Começamos com um spoiler alert: o título revela-se como metáfora de um mundo dominado pela pobreza e a palavra escolhida por uma das protagonistas deste romance para ensaiar o regresso à fala – e à vida de antes, à inocência da meninice –, depois de um acidente doméstico que altera a relação de duas irmãs. Tudo por uma brincadeira fatal, uma faca reluzente, roubada à mala da avó, que as meninas ponderam se terá “gosto de colher”.
“Ainda recordo da palavra que escolhi: arado. Me deleitava vendo meu pai conduzindo o arado velho da fazenda carregado pelo boi, rasgando a terra para depois lançar grãos de arroz em torrões marrons e vermelhos revolvidos.
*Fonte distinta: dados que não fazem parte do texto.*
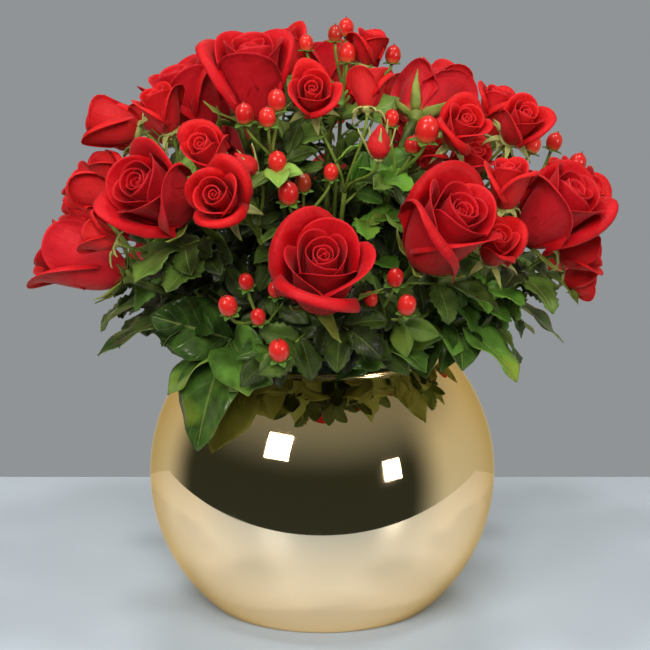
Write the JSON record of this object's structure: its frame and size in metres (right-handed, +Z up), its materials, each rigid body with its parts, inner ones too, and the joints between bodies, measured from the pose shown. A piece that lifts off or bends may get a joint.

Gostava do som redondo, fácil e ruidoso que tinha ao ser enunciado. ‘Vou trabalhar no arado.’ ‘Vou arar a terra.’ ‘Seria bom ter um arado novo, esse arado está troncho e velho.’ O som que deixou minha boca era uma aberração, uma desordem, como se no lugar do pedaço perdido da língua tivesse um ovo quente. Era um arado torto, deformado, que penetrava a terra de tal forma a deixá-la infértil, destruída, dilacerada.”
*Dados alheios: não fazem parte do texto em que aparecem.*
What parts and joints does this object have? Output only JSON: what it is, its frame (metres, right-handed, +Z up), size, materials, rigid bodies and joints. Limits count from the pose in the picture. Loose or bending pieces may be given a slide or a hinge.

Esta é a voz de Belonísia, mas também se escuta a mana Bibiana, descendentes de escravos, nesta história polifónica que tem por cenário uma fazenda na Bahia, onde a genealogia da família e os laços fraternos desavindos narram, igualmente, a história coletiva e as reivindicações dos trabalhadores contra a opressão secular dos fazendeiros e o patriarcado de pais beatos e maridos violentos – “o sofrimento era o sangue oculto a correr nas veias de Água Negra.” Uma estreia auspiciosa ao primeiro romance, num registo aparentemente simples que é uma mundividência.